The credit portfolios are regularly examined and reports produced on their evolution in terms of defaults. Also related with defaults and the valuation of credit assets, CGD Group has implemented a process for assessing impairment provisions, which must be validated by the external auditors. A report is produced on the validation and is sent to BdP.
CGD periodically carries out stress tests with the objective of not only complying with the dispositions of the BdP’s Instructions 32/2009 and 4/2011 but also gaining a better perception of the risks to which it is exposed as well as to provide its assets with the best protection.
In second half 2011, CGD Group was one of the financial groups taking part in the Special on‐site Inspection Program‐ SIP, in which BdP, assisted by independent auditors, assessed CGD as regards:
the quality of its assets; its credit risk management procedures; the quality of its periodic prudential reporting.
As publicly announced, the assessment concluded that the global amount of impairment recognised in the Group’s consolidated accounts was adequate.
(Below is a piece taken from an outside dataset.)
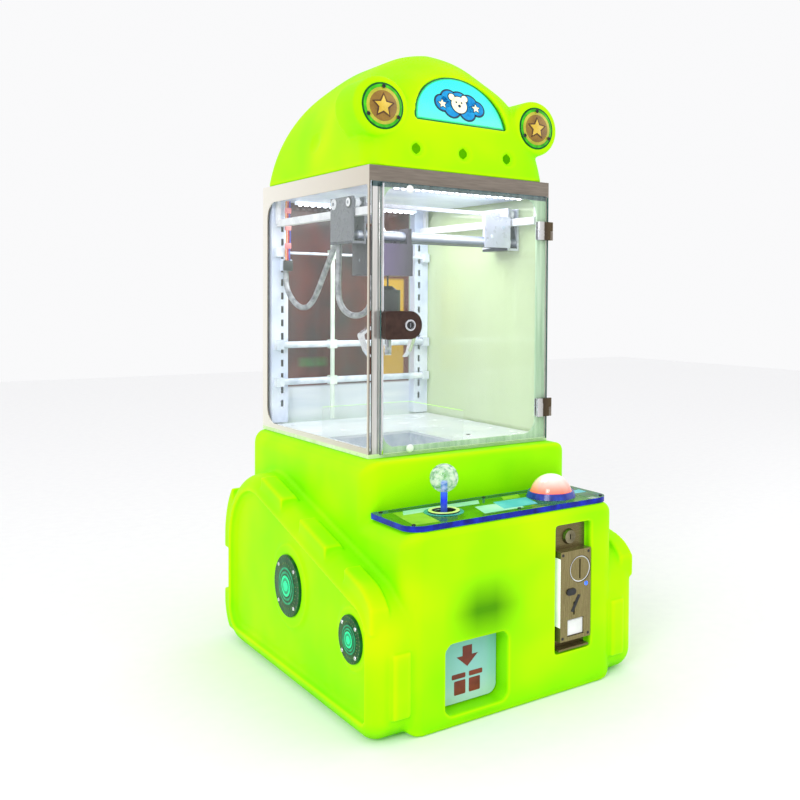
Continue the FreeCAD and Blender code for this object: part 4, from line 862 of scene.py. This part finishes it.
def door_lock():
    """The door's lock: chrome barrel and collar, black face and key slot."""
    lock = Piece("door_lock", "chrome", "black", "grey")
    centre = Vector((-0.108, -0.132, 0.553))
    lock.turned([(0.0080, 0), (0.0080, 0.0105), (0.0092, 0.0108), (0.0092, 0.0128), (0.0084, 0.0140),
                 (0.0064, 0.0140), (0.0060, 0.0128), (0, 0.0128)], centre, (0, -1, 0), 0, 48)
    lock.turned([(0.0058, 0.0126), (0.0054, 0.0134), (0.0018, 0.0136), (0, 0.0132)], centre,
                (0, -1, 0), 1, 40)
    lock.box((-0.1086, -0.1460, 0.5496), (-0.1074, -0.1450, 0.5564), 0.0002, 2)
    lock.done("door_lock", "chrome", "door_lock_core")


def floor_mark():
    """The rubber plug in the playfield."""
    mark = Piece("floor_plug", "bumper", "black")
    spot, up = (0.052, -0.060, 0.367), (0, 0, 1)
    mark.turned([(0.0065, 0), (0.0062, 0.0008), (0.0040, 0.0010), (0, 0.0010)], spot, up, 0, 32)
    mark.turned([(0.0038, 0.0009), (0.0032, 0.0018), (0, 0.0018)], spot, up, 1, 28)
    mark.done("machine", "white_laminate")


led_chips()
door_trim()
door_lock()
floor_mark()


# ---------------------------------------------------------------- gantry

def is_tube(face):
    """Whether a face of the bridge is on its two cross tubes."""
    return face.center.z < 0.699 and -0.053 < face.center.y < 0.004


for _, hand in SIDES:
    dress(f"gantry_rail_{hand}", "nylon", 0.0005)
dress("bridge_frame", "lavender", 0.0005, "tube_painted_highlight", is_tube)
dress("bridge_wheels", "nylon", 0.0006)
dress("trolley_case", "purple", 0.0009)
dress("trolley_motor", "nylon", 0.0006)
dress("winch_reel", "grey", 0.0005)
dress("claw_body", "black", 0.0006, "chrome", lambda face: face.center.z < 0.566)
for finger in "abc":
    dress(f"claw_finger_{finger}", "chrome", 0.0004)


wheel_face, wheel_level = 0.1568, 0.739


def wheel_hubs():
    """Rim, web and axle nut on the outer end of each drive wheel's axle."""
    hubs = Piece("wheel_hubs", "black", "nylon", "grey")
    for side, _ in SIDES:
        start = (side * wheel_face, -0.042, wheel_level)
        out = (side, 0, 0)
        hubs.turned([(0.0088, 0), (0.0088, 0.0010), (0.0078, 0.0016), (0, 0.0016)], start, out, 0, 40)
        hubs.turned([(0.0070, 0.0014), (0.0068, 0.0021), (0, 0.0021)], start, out, 1, 40)
        hubs.turned([(0.0030, 0.0019), (0.0026, 0.0029), (0, 0.0029)], start, out, 2, 6)
    hubs.done("drive_wheels", "black_plastic")


def bracket_screws():
    """Two white screws on the bridge's front plate and the faces of its trailing wheels."""
    screws = Piece("bracket_screws", "gloss_white", "nylon", "grey")
    for side, _ in SIDES:
        start = (side * wheel_face, 0.010, wheel_level)
        screws.turned([(0.0088, 0), (0.0088, 0.0008), (0.0078, 0.0015), (0.0050, 0.0015), (0.0046, 0.0010),
                       (0, 0.0010)], start, (side, 0, 0), 1, 40)
        screws.turned([(0.0030, 0.0008), (0.0026, 0.0024), (0, 0.0024)], start, (side, 0, 0), 2, 6)
    for x, z in ((0.098, 0.698), (0.122, 0.714)):
        screws.turned([(0.0030, 0), (0.0028, 0.0012), (0.0010, 0.0016), (0, 0.0012)], (x, -0.059, z),
                      (0, -1, 0), 0, 24)
    screws.done("bridge", "white_plastic")


def hoist_line():
    """The hoist cord between the reel and the claw."""
    line = Piece("hoist_line", "black")
    top = Vector((-0.082, -0.028, 0.652))
    low = Vector((-0.082, -0.028, 0.612))
    points = [top.lerp(low, step / 16) for step in range(17)]
    line.tube(points, 0.0015, 0, 12, 1)
    made = finish_mesh(line.bm, line.name, line.looks)
    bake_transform(made)
    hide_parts("hoist_cord")


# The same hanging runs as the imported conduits, end to end.
BRIDGE_RUN = [(-0.137, 0.2445, 0.640), (-0.137, 0.2445, 0.621), (-0.1355, 0.239, 0.603),
              (-0.132, 0.226, 0.588), (-0.128, 0.210, 0.577), (-0.125, 0.192, 0.574),
              (-0.122, 0.174, 0.580), (-0.120, 0.158, 0.594), (-0.119, 0.142, 0.614),
              (-0.1185, 0.124, 0.636), (-0.1195, 0.104, 0.656), (-0.122, 0.083, 0.674),
              (-0.125, 0.064, 0.686), (-0.127, 0.046, 0.692), (-0.127, 0.030, 0.692)]
TROLLEY_RUN = [(-0.146, 0.014, 0.676), (-0.146, 0.014, 0.654), (-0.147, 0.0155, 0.620),
               (-0.146, 0.014, 0.5843), (-0.1378, -0.0035, 0.565), (-0.1262, -0.0285, 0.565),
               (-0.118, -0.046, 0.5843), (-0.118, -0.046, 0.628)]
conduit_radius = 0.0048


def run_points(name, route):
    """Points along the one open spline that the route's points shape."""
    curve = bpy.data.curves.new(name + "_line", "CURVE")
    curve.dimensions = "3D"
    spline = curve.splines.new("NURBS")
    spline.points.add(len(route) - 1)
    for point, spot in zip(spline.points, route):
        point.co = (*spot, 1)
    spline.order_u = 3
    spline.use_endpoint_u = True
    spline.resolution_u = 20
    holder = bpy.data.objects.new(name + "_line", curve)
    mesh = bpy.data.meshes.new_from_object(holder)
    points = [vert.co.copy() for vert in mesh.vertices]
    bpy.data.objects.remove(holder)
    return points


def conduit(name, route, node):
    """A corrugated conduit that hangs between two bodies."""
    points = run_points(name, route)
    tube = Piece(name, "conduit")
    tube.tube(points, conduit_radius, 0, 16, 1, ribs=True)
    made = finish_mesh(tube.bm, name, tube.looks, 60)
    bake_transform(made)
    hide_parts(node)


def post_wires():
    """The harness clipped to the rear left post, from its connector to the ceiling."""
    wires = Piece("post_wires", "red_wire", "blue_wire", "orange_wire", "pink_wire", "black")
    for look, shift in ((0, 0.0), (1, 0.0032), (2, -0.0032)):
        wires.tube([(-0.137 + shift, 0.2355, 0.655), (-0.138 + shift, 0.2345, 0.675),
                    (-0.136 + shift, 0.2350, 0.700), (-0.138 + shift, 0.2345, 0.730),
                    (-0.137 + shift, 0.2350, 0.763)], 0.0013, look, 10, 6)
    for z in (0.684, 0.716, 0.746):
        wires.box((-0.1425, 0.2325, z - 0.005), (-0.1315, 0.2375, z + 0.005), 0.0012, 3)
    wires.box((-0.1450, 0.2310, 0.6400), (-0.1290, 0.2382, 0.6580), 0.0012, 4)
    wires.done("machine", "cord")


wheel_hubs()
bracket_screws()
hoist_line()
conduit("bridge_hose", BRIDGE_RUN, "bridge_conduit")
conduit("trolley_hose", TROLLEY_RUN, "trolley_conduit")
post_wires()


# ---------------------------------------------------------------- control deck

def deck_print():
    """Printed bands and blocks on the clear control panel."""
    prints = Piece("deck_print", "deep_green", "mint", "cyan", "teal_print", "leaf_print")

    def patch(outline, look, lift=0.0):
        level = panel_top + 0.0001 + lift
        prints.plate(outline, 0.0002, Matrix.Translation((0, 0, level)), look, 0)

    def slanted(x_low, x_high, y_low, y_high, slant=0.012):
        return [(x_low, y_low), (x_high, y_low), (x_high + slant, y_high), (x_low + slant, y_high)]

    patch(slanted(-0.158, 0.150, -0.172, -0.163, 0.004), 0)
    patch(slanted(-0.168, -0.128, -0.262, -0.180), 4)
    patch(slanted(-0.150, -0.020, -0.200, -0.178), 1, 0.0002)
    patch(slanted(-0.050, 0.020, -0.258, -0.214), 1)
    patch(slanted(-0.010, 0.052, -0.250, -0.204), 2, 0.0002)
    patch(slanted(0.024, 0.056, -0.200, -0.178), 4)
    patch(slanted(0.100, 0.152, -0.176, -0.162, 0.006), 3, 0.0004)
    patch(slanted(-0.060, 0.060, -0.266, -0.261, 0.004), 0)
    patch(slanted(0.140, 0.164, -0.258, -0.176, 0.006), 0)
    patch(slanted(0.142, 0.168, -0.226, -0.206, 0.002), 2, 0.0002)
    prints.done("machine", "clear_deck")


def crystal_ball():
    """The stick's faceted ball."""
    low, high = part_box("joystick_ball")
    centre = (Vector(low) + Vector(high)) / 2
    radius = (high[2] - low[2]) / 2
    ball = bmesh.new()
    bmesh.ops.create_icosphere(ball, subdivisions=3, radius=radius, matrix=Matrix.Translation(centre))
    piece = Piece("stick_ball", "crystal")
    piece.add(ball, 0)
    piece.done("stick", "crystal", "joystick_ball", angle=2)


def stick_rings():
    """Printed rings round the stick's opening, clear of the stick when it leans both ways."""
    rings = Piece("stick_rings", "ring_lime", "ring_teal")
    spot = (-0.092, -0.215, 0)
    for inner, outer, low, high, look in ((0.0180, 0.0290, 0.2862, 0.2870, 1),
                                          (0.0178, 0.0228, 0.2884, 0.2894, 0)):
        rings.turned([(inner, low), (outer, low), (outer, high - 0.0002), (outer - 0.0003, high),
                      (inner, high)], spot, (0, 0, 1), look, 56, hollow=True)
    rings.done("machine", "dark_steel")


dress("deck_panel", "deck", 0.0006, "deck_edge", lambda face: abs(face.normal.z) < 0.5)
dress("joystick_housing", "black", 0.0004)
dress("joystick_gimbal", "steel", 0.0004)
dress("joystick_shaft", "blue_glow", 0.0003)
dress("drop_button", "dome", 0.0003)
dress("button_bezel", "blue_ring", 0.0005)
deck_print()
crystal_ball()
stick_rings()


# ---------------------------------------------------------------- coin mechanism

dress("coin_plate", "coin_steel", 0.0004)
dress("coin_acceptor", "coin_pale", 0.0004)
dress("coin_lock_core", "dull_chrome", 0.0003)
dress("coin_reject_button", "black", 0.0003)
dress("coin_return_flap", "white_flap", 0.0004)
dress("coin_box", "steel", 0.0004)


def coin_trim():
    """Bright side strip, glowing white as a painted highlight of the acceptor's lit side wall, corner
    screws, coin window rim and status light on the coin mechanism.
    """
    trim = Piece("coin_trim", "strip_painted_highlight", "black", "blue_led", "chrome")
    face = -0.279
    # Painted highlight: a thin glowing white strip stands for the acceptor's lit side wall.
    trim.box((0.0736, face + 0.0004, 0.100), (0.0744, -0.2640, 0.204), 0.0002, 0)
    out = (0, -1, 0)
    for x in (0.0785, 0.1285):
        for z in (0.083, 0.209):
            trim.turned([(0.0024, 0), (0.0022, 0.0008), (0.0008, 0.0010), (0, 0.0007)],
                        (x, face + 0.0006, z), out, 1, 20)
    trim.turned([(0.0182, 0), (0.0196, 0), (0.0196, 0.0008), (0.0188, 0.0010), (0.0182, 0.0006)],
                (0.112, face + 0.0012, 0.184), out, 3, 56, hollow=True)
    trim.turned([(0.0034, 0), (0.0030, 0.0010), (0, 0.0012)], (0.124, face + 0.0006, 0.160), out, 2, 20)
    trim.plate([(0.094, 0.122), (0.099, 0.120), (0.113, 0.144), (0.108, 0.146)], 0.0005,
               Matrix.Translation((0, face, 0)) @ UPRIGHT, 1, 0)
    trim.done("machine", "reject_plastic")


coin_trim()


# ---------------------------------------------------------------- outlet, service parts

dress("prize_flap", "flap", 0.0004)


def flap_print():
    """A down arrow over a gift box on the prize flap."""
    prints = Piece("flap_print", "print_red")
    place = Matrix.Translation((-0.072, -0.2480, 0)) @ UPRIGHT
    arrow = [(-0.008, 0.098), (-0.008, 0.084), (-0.018, 0.084), (0, 0.068), (0.018, 0.084), (0.008, 0.084),
             (0.008, 0.098)]
    prints.plate(arrow, 0.0003, place, 0, 0)
    for u_low, u_high, v_low, v_high in ((-0.022, -0.003, 0.030, 0.050), (0.003, 0.022, 0.030, 0.050),
                                         (-0.026, -0.003, 0.053, 0.060), (0.003, 0.026, 0.053, 0.060)):
        prints.plate(rounded(u_low, u_high, v_low, v_high, 0.0015, 3), 0.0003, place, 0, 0)
    prints.done("outlet_flap", "clear_flap")


flap_print()
dress("control_unit", "black", 0.0010)
dress("power_inlet", "black", 0.0006)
It also concluded that the aggregate impact of the SIP’s results on the assessment of CGD Group’s solvency at 30 June 2011, would translate into an increase in the Tier 1 ratio from 8.5% to 8.6%, which remains higher than the 8% minimum requirement at the said date. It has been estimated that the above referred to regulatory changes will have an additional positive impact of 0.2 percentage points on the ratio.
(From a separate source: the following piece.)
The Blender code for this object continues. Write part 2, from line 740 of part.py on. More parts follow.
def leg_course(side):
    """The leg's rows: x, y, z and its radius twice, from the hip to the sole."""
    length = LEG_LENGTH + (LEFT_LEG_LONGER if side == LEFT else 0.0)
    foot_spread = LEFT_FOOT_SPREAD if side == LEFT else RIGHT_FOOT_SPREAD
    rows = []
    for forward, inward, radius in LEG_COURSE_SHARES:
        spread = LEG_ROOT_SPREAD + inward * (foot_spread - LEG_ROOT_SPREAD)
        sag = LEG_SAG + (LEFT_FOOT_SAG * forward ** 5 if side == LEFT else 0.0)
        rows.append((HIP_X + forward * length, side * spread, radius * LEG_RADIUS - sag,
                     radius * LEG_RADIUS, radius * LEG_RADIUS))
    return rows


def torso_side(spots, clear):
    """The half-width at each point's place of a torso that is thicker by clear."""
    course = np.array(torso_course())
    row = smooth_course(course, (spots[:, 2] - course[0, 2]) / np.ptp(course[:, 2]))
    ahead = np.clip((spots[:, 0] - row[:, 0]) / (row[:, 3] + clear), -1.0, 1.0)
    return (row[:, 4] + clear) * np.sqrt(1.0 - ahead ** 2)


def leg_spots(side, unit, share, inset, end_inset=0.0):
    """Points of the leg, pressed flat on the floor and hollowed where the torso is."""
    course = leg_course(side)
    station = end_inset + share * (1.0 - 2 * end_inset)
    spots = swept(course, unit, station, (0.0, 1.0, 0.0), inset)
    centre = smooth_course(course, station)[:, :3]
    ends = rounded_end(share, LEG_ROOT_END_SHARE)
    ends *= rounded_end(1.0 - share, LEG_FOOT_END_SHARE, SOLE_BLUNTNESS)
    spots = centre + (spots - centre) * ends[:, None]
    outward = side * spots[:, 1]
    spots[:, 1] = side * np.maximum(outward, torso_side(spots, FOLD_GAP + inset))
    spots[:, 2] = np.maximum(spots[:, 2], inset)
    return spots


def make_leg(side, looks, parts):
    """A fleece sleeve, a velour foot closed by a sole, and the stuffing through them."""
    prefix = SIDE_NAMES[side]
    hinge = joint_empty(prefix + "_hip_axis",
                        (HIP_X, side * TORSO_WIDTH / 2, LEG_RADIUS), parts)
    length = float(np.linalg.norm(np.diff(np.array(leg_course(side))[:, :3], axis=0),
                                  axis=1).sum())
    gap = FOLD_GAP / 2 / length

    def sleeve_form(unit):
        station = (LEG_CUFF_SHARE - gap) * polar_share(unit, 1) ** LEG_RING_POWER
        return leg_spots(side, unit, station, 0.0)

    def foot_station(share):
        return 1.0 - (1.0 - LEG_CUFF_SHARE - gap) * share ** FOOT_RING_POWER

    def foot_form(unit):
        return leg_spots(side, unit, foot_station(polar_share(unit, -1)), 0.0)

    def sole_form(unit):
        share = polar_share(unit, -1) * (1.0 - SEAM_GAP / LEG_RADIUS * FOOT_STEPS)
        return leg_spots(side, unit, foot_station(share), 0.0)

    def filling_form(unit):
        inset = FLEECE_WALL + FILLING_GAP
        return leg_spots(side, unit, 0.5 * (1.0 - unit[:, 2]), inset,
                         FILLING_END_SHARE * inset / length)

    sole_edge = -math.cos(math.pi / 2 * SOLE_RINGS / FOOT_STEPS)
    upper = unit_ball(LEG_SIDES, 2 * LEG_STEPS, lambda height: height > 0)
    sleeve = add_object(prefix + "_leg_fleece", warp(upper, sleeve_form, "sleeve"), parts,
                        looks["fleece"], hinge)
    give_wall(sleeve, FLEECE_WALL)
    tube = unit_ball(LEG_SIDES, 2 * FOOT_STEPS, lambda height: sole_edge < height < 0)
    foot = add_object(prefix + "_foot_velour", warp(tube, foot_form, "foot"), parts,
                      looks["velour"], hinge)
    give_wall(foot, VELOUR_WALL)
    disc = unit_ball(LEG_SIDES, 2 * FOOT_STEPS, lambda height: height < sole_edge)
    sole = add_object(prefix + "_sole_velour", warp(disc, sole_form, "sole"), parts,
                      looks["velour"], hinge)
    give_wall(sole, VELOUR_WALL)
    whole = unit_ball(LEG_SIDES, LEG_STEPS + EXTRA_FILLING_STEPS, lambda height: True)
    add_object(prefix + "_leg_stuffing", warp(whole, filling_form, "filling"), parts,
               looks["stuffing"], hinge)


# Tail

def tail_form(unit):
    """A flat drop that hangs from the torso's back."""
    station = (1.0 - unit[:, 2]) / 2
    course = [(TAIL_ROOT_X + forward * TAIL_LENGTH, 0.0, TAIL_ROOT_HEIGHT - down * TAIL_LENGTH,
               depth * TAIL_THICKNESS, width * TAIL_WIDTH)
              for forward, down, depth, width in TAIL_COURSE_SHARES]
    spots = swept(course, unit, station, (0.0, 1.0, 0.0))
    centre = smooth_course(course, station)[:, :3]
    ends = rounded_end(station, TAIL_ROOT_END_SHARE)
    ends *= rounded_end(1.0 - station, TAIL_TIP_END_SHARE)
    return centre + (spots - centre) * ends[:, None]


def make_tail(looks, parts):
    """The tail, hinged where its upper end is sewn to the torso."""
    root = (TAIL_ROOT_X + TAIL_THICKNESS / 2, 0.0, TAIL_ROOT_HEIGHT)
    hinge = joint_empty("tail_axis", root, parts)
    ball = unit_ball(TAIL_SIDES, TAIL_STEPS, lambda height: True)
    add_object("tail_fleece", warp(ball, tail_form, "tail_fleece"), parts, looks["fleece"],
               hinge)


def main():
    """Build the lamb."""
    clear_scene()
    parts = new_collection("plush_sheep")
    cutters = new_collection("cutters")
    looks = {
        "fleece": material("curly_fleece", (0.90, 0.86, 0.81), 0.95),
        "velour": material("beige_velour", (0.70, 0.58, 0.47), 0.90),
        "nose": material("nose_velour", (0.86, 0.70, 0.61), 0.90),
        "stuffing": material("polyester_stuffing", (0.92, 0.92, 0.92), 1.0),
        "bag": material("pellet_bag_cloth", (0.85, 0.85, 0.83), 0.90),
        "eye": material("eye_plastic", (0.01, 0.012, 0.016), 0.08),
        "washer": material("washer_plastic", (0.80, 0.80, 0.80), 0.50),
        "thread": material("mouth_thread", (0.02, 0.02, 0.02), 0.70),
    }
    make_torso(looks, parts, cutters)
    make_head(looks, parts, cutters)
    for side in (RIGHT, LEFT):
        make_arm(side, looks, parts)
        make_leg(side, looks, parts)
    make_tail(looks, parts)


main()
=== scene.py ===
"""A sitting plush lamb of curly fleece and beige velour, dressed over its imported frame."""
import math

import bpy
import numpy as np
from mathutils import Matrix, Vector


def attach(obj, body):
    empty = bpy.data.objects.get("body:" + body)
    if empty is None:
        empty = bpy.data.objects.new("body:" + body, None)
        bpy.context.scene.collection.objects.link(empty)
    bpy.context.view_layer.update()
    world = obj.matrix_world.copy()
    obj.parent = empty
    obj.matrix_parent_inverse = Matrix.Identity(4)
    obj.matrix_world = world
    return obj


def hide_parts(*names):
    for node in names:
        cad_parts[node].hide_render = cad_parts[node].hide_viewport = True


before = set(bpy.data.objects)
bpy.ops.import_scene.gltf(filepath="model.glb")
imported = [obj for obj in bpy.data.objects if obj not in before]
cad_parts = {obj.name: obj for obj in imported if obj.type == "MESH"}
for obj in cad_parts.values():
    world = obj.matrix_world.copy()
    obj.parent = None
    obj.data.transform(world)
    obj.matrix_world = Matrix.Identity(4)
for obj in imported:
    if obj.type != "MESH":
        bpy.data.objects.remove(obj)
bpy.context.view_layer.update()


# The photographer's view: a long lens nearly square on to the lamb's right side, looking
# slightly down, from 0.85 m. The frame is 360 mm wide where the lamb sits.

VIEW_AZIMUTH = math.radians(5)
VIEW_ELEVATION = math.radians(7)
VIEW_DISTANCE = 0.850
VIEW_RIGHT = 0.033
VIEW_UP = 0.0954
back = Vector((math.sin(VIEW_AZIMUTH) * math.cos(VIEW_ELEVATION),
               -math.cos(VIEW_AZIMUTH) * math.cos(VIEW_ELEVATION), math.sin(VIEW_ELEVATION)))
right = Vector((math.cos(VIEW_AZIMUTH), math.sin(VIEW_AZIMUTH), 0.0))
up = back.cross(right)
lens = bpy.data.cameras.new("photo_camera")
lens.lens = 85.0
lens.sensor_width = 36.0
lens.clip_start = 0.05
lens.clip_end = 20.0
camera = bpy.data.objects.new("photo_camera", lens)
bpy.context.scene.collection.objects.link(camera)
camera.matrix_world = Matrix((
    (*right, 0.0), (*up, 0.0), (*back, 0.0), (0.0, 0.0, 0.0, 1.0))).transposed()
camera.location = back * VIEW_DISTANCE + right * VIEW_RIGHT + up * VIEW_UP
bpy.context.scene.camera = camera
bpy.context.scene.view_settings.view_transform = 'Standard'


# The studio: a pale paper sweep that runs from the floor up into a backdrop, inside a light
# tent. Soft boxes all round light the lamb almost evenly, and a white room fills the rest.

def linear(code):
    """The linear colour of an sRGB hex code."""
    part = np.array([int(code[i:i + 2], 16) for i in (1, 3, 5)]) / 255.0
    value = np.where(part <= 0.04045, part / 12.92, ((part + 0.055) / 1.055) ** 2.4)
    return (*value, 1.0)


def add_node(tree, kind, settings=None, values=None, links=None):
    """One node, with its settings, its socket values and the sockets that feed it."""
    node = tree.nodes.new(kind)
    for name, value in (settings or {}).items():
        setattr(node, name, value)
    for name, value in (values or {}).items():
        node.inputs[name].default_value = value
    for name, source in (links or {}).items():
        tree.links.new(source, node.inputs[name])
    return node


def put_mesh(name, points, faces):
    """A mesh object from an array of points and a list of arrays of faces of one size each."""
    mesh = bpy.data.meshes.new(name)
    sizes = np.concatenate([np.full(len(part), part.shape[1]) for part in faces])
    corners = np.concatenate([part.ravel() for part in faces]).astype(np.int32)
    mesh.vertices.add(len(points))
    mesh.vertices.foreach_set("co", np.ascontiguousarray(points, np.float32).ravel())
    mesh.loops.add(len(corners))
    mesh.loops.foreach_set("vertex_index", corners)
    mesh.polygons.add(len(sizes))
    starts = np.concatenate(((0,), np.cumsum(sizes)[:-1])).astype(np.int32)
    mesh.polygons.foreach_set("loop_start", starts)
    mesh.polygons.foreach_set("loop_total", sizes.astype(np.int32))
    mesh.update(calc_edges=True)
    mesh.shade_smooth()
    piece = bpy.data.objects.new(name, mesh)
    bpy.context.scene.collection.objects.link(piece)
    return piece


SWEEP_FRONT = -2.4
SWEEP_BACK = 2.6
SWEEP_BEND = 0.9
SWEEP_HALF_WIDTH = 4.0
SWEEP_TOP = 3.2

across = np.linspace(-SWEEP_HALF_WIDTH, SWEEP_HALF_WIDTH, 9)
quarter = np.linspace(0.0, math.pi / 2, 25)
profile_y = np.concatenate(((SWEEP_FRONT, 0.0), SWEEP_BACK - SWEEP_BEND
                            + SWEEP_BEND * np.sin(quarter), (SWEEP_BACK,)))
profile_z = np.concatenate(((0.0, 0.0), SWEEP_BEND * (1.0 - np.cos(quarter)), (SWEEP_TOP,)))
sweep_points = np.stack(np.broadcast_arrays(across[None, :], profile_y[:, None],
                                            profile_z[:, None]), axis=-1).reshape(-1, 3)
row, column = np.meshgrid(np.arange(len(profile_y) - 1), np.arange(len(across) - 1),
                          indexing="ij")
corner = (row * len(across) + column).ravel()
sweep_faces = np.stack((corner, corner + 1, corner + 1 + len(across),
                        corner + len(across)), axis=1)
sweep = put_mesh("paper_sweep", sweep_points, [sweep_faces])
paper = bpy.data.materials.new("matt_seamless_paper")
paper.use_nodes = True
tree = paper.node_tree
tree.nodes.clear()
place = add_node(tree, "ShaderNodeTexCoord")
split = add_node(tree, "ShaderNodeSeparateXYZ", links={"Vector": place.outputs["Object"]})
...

The stress tests were designed to provide an analytical appraisal of CGD Group’s position in terms of solvency when subject to extreme scenarios in terms of market, liquidity and interest rate risk in its balance sheet. In 2011 and in addition to the stress tests used for internal management purposes, CGD was also subject to the tests required by the BdP under Instructions 32/2009 and 4/2011. CGD was also a party to the transversal EU wide-stress test exercise, coordinated by the EBA in collaboration with the European Central bank and European Commission and those required to complement the Capital Funding Plan, under the scope of the Memorandum of Understanding (MoU).